The primary outcome measure of the WHIMS-MRI study was total ischemic-lesion volume, reported in the paper by Dr. Coker and colleagues. Results showed mean ischemic lesion volumes were slightly larger for the CEE-plus-MPA group vs placebo, except for the basal ganglia, but the differences were not significant. Lesion volumes for those on CEE alone were similar to those on placebo.

"This finding was consistent within each trial and in pooled analyses across trials," the authors conclude.

Lesion volumes did correlate with age, smoking, a history of cardiovascular disease, hypertension, lower posttrial global cognition scores, and increased incident cases of mild cognitive impairment or probable dementia either during or after the trial.

Brain Volumes

In the same subset of 1403 women, Dr. Resnick and colleagues looked at total brain, ventricular-, hippocampal-, and frontal-lobe volumes, after adjustment for age, clinic site, estimated intracranial volume, and dementia risk factors.

The authors found that the covariate-adjusted mean frontal-lobe volume was 2.37 cubic cm lower among women assigned to HT compared with placebo (P = .004). Mean hippocampal volume was slightly lower, they note (0.10 cubic cm, P = .05), and the difference between groups in total brain volume approached statistical significance (P = .07). The results were similar whether women received CEE plus MPA or CEE alone.

The loss in hippocampal volume was greatest in women who had the lowest Mini-Mental State Examination scores at baseline, Dr.
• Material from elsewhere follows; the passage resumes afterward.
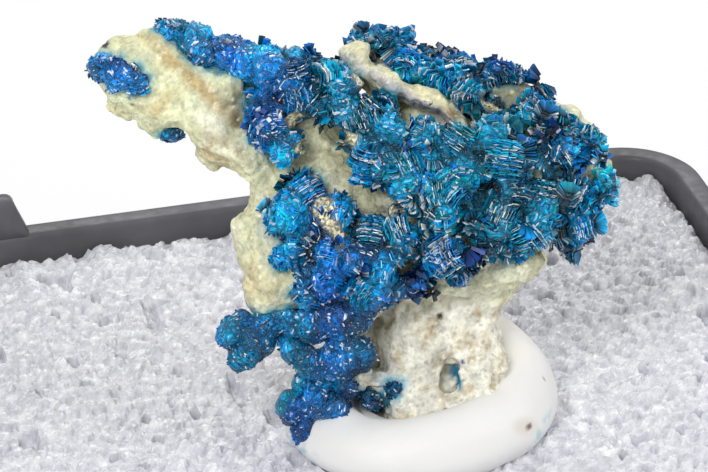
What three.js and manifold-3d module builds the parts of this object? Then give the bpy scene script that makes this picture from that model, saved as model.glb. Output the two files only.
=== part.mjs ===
// A thumbnail specimen of veszelyite: blue crystals on a pale matrix, pressed into a ball of white
// putty on the foam of an open plastic specimen box. Millimetres, +Z up, origin at the middle of
// the box's underside, the box's sides along X and Y.

import * as THREE from "three";
import { mergeVertices } from "three/addons/utils/BufferGeometryUtils.js";
import Module from "manifold-3d";

const wasm = await Module();
wasm.setup();

// Driving dimensions
const BOX_SIDE = 33.3; // outer side, 1 5/16 inch
const BOX_CORNER = 3.2; // outer corner radius
const BOX_WALL = 1.0;
const BOX_FLOOR = 1.2;
const RIM_TOP = 10; // height of the base's rim
const FOAM_DROP = 0.9; // how far the foam lies below the rim
const EAR = { width: 1.8, height: 1.55, slant: 0.5 }; // lid hinge ears on the back rim
const LEFT_EAR = -11.65;
const RIGHT_EAR = 11.05;
const GAP = 0.08; // clearance between pieces that touch
const FOAM_TOP = RIM_TOP - FOAM_DROP;

// The putty: a squashed ball with a raised rim round the specimen's foot
const PUTTY = { x: 0.64, y: -0.72, long: 5.3, wide: 4.5, turn: 8, rim: 2.35, bowl: 0.9 };
const LOBE = { rise: 1.1, at: 42, spread: 42 }; // where the putty was pressed up the stem
const FOOT = 0.7; // height of the specimen's foot above the foam

// The show side: the specimen is laid out as seen along sight lines from one point in front of it.
// u runs right and v up across the sight line through AIM, in mm at AIM, and d runs away.
const SHOW_AZIMUTH = -15.4;
const SHOW_ELEVATION = 29.6;
const SIGHT_DISTANCE = 150;
const AIM = new THREE.Vector3(-0.67, 3.89, 14.88);

const azimuth = THREE.MathUtils.degToRad(SHOW_AZIMUTH);
const elevation = THREE.MathUtils.degToRad(SHOW_ELEVATION);
const RIGHT = new THREE.Vector3(Math.cos(azimuth), Math.sin(azimuth), 0);
const AWAY = new THREE.Vector3(
  -Math.sin(azimuth) * Math.cos(elevation),
  Math.cos(azimuth) * Math.cos(elevation),
  -Math.sin(elevation),
);
const UP = new THREE.Vector3().crossVectors(RIGHT, AWAY);

// The point that shows at (u, v), d mm beyond AIM's own distance.
function onShow(u, v, d) {
  const grow = (SIGHT_DISTANCE + d) / SIGHT_DISTANCE;
  return AIM.clone()
    .addScaledVector(RIGHT, u * grow)
    .addScaledVector(UP, v * grow)
    .addScaledVector(AWAY, d);
}

// Smooth bumps from -1 to 1: a few sine waves in directions that the seed sets.
function bumps(p, wavelength, seed) {
  let sum = 0;
  for (let i = 0; i < 5; i++) {
    const a = seed * 1.7 + i * 2.399;
    const b = Math.sin(seed * 3.1 + i * 1.3);
    const flat = Math.sqrt(1 - b * b);
    const along = p.x * Math.cos(a) * flat + p.y * Math.sin(a) * flat + p.z * b;
    sum += Math.sin((along * 2 * Math.PI) / wavelength + seed + i * i);
  }
  return sum / 5;
}

// Solids from geometries and back
function solid(geometry) {
  const bare = geometry.index ? geometry.toNonIndexed() : geometry.clone();
  bare.deleteAttribute("normal");
  bare.deleteAttribute("uv");
  const merged = mergeVertices(bare, 1e-4);
  return new wasm.Manifold(
    new wasm.Mesh({
      numProp: 3,
      vertProperties: new Float32Array(merged.attributes.position.array),
      triVerts: new Uint32Array(merged.index.array),
    }),
  );
}

function geometryOf(body) {
  const mesh = body.getMesh();
  const positions = new Float32Array(mesh.numVert * 3);
  for (let i = 0; i < mesh.numVert; i++) {
    const start = i * mesh.numProp;
    positions.set(mesh.vertProperties.subarray(start, start + 3), i * 3);
  }
  const geometry = new THREE.BufferGeometry();
  geometry.setAttribute("position", new THREE.BufferAttribute(positions, 3));
  geometry.setIndex(new THREE.BufferAttribute(new Uint32Array(mesh.triVerts), 1));
  geometry.computeVertexNormals();
  return geometry;
}

function moved(geometry, move) {
  const position = geometry.attributes.position;
  const p = new THREE.Vector3();
  for (let i = 0; i < position.count; i++) {
    p.fromBufferAttribute(position, i);
    const q = move(p);
    position.setXYZ(i, q.x, q.y, q.z);
  }
  return geometry;
}

const joined = (bodies) => bodies.reduce((all, body) => all.add(body));

// The box: a moulded tray with two ears for the lid's hinge
function roundedSquare(side, corner) {
  const h = side / 2;
  const c = corner;
  const shape = new THREE.Shape();
  shape.moveTo(-h + c, -h);
  shape.lineTo(h - c, -h);
  shape.absarc(h - c, -h + c, c, -Math.PI / 2, 0);
  shape.lineTo(h, h - c);
  shape.absarc(h - c, h - c, c, 0, Math.PI / 2);
  shape.lineTo(-h + c, h);
  shape.absarc(-h + c, h - c, c, Math.PI / 2, Math.PI);
  shape.lineTo(-h, -h + c);
  shape.absarc(-h + c, -h + c, c, Math.PI, Math.PI * 1.5);
  return shape;
}

function block(side, corner, low, high) {
  const options = { depth: high - low, bevelEnabled: false, curveSegments: 4 };
  return new THREE.ExtrudeGeometry(roundedSquare(side, corner), options).translate(0, 0, low);
}

// An ear whose inner edge leans outwards; it's drawn for the left and mirrored for the right.
function hingeEar(x, mirror) {
  const half = EAR.width / 2;
  const sunk = 0.4;
  const round = 0.35;
  const outline = [
    [-half, -sunk],
    [half, -sunk],
    [half, 0],
    [half - EAR.slant, EAR.height - round],
    [half - EAR.slant - round, EAR.height],
    [-half + round, EAR.height],
    [-half, EAR.height - round],
  ];
  const shape = new THREE.Shape(outline.map(([u, v]) => new THREE.Vector2(mirror * u, v)));
  const ear = new THREE.ExtrudeGeometry(shape, { depth: BOX_WALL, bevelEnabled: false });
  return ear.rotateX(Math.PI / 2).translate(x, BOX_SIDE / 2, RIM_TOP);
}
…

Resnick noted, "suggesting that the therapy may have accelerated a neurodegenerative process that had already begun."

The hormone regimens selected were the most widely used at the time these trials were begun, Dr. Resnick noted. Since then, other studies have been undertaken looking at the effects of estradiol, the natural form of the hormone, as well as the effects of treatment in women who begin hormone therapy closer to menopause.

In WHIMS, all the women were 65 years of age and older when they began HT, which may have been too late. However, Dr. Resnick noted, "it didn't really make sense to look at dementia in 50-year-olds."

Women who were 50 years at baseline were included in the overall WHI study, Dr. Resnick said. "One of the things that Dr. [Sally] Shumaker and Dr. Coker and their colleagues are going to do is go back and look at those women who were treated when they were 50 to 65 — it's 10 years later — and look at their cognitive function now.

"It's really a hypothesis, but there may be a window of opportunity such that if women are treated early you may have a different outcome than you would if you're treated later," she said.

In the meantime, Dr. Coker said, "these findings provide more evidence to help women make decisions about HT." Those 65 years of age and older should not begin HT, because the risks outweigh possible benefits, she said. However, "these findings do not inform the guidelines for newly menopausal women. The current recommendations are that HT be used only if needed to treat menopausal symptoms and be taken at the lowest dose and for the shortest time possible."

The Women's Health Initiative and the WHIMS-MRI study were funded by the National Heart, Lung, and Blood Institute, US Department of Health and Human Services. WHIMS was funded in part by Wyeth Pharmaceuticals. Dr. Resnick reports no disclosures; disclosure information for coauthors appears in the paper. Dr. Coker reports no disclosures.